Vor allem Bild-Zeitungs- Schnipsel bevorzugen die Punks, um ihre Chaos-Flugblätter zu gestalten, und auf einigen wenigen verrät eine Randbemerkung auch den Sinn der blutrünstigen Großmäuligkeit: „Achtung! Dies ist eine Fälschung!“ wird der Leser gewarnt: „Aber genau so ein Flugblatt haben uns die Pressewixer im vergangenen Jahr unterstellt und in diesem Jahr werden sie es auf die gleiche Weise versuchen. Frei nach dem Motto: Untermenschen sind schuldig.“

Diverse Printmedien hatten den Punks bei den Chaos-Tagen 94 unterstellt, sie wollten „Hannover in Schutt und Asche legen“. Die Polizei nahm diese Presselügen zum Anlaß, um die Punks schon auf den Bahnsteigen des Hauptbahnhofs zu hunderten in Gewahrsam zu nehmen. Diesmal drohen die Punks gleich von sich aus mit „Viren“, „Giftgas“ und „Atombomben“. Die Flugblätter folgen dem internen Motto: „Seit 1994 wird zurückgelogen.

„Linke Romantiker“ allerdings werden von den hannoverschen Punks ausdrücklich gewarnt. Die besseren Jugendlichen könne man auf den Chaos-Tagen sicherlich nicht treffen: Eine beschissene und desillusionierte Perspektive produziere eben keine strahlenden und gerechten Menschen, heißt es in einem – diesmal ernsthaften – Chaos-Hintergrundpapier.
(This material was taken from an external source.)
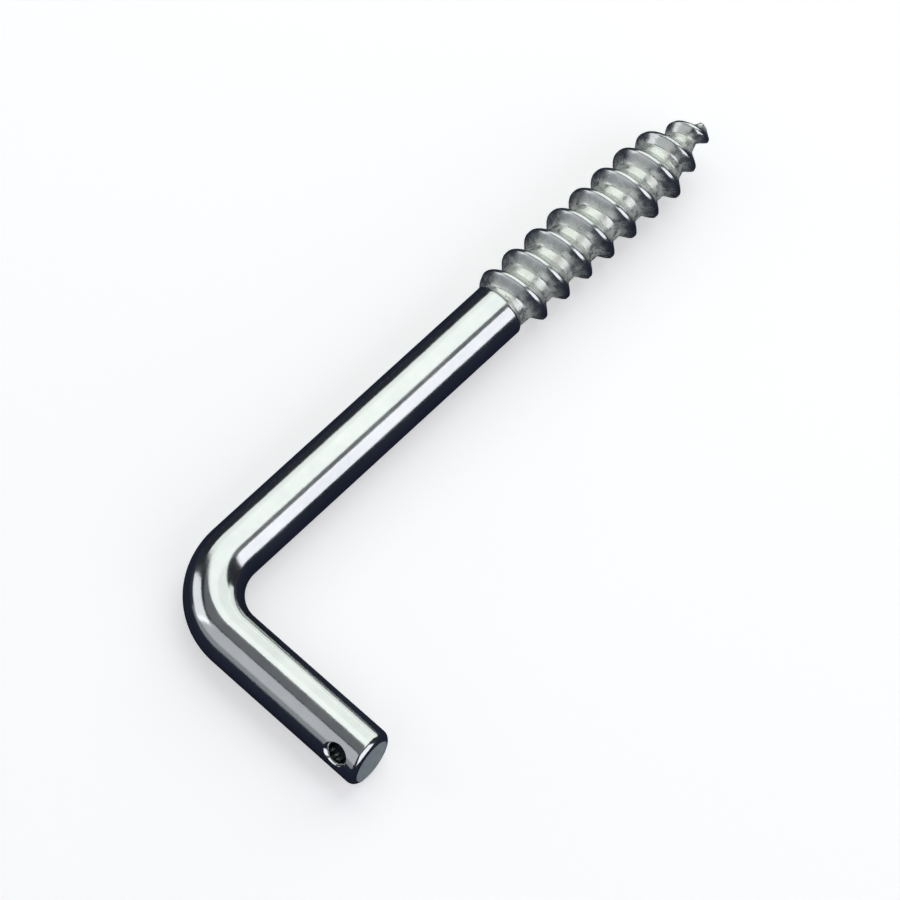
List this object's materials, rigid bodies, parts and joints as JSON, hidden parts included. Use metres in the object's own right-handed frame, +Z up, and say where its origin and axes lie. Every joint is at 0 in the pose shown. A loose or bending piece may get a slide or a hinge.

Das Kultereignis Chaos-Tage sei auf dem Wege, sich zu einem Treffen aller Häßlichen und Unterprivilegierten zu entwickeln, zu einem „Asi-Treffen, einer wirklichen Hate-Parade.“

Diese Häßlichen wollen vom 4. bis 6. August in Hannovers Innenstadt mit mobilen Bands und natürlich keineswegs prüde „die größte Punkerfete aller Zeiten“ feiern. Soweit es die Polizei zuläßt, auch friedlich. Ob daraus am Ende doch eine Schlägerei wird, hängt vor allem von der hannoverschen Polizei ab.

Doch deren Planung sieht bisher mau aus: „Diesmal werden wir uns nicht auf die vorübergehende Lagebereinigung beschränken, sondern Randalierern sofort Strafanzeigen schreiben und später Kostenrechnungen nachsenden“, droht der zuständige Schutzpolizeidirektor Uwe Wiedemann. Selbst auf Massenfestnahmen am Bahnhof sei die Polizei wieder vorbereitet, denn keineswegs dürften die Punks Bürger in ihrer Bewegungsfreiheit einschränken.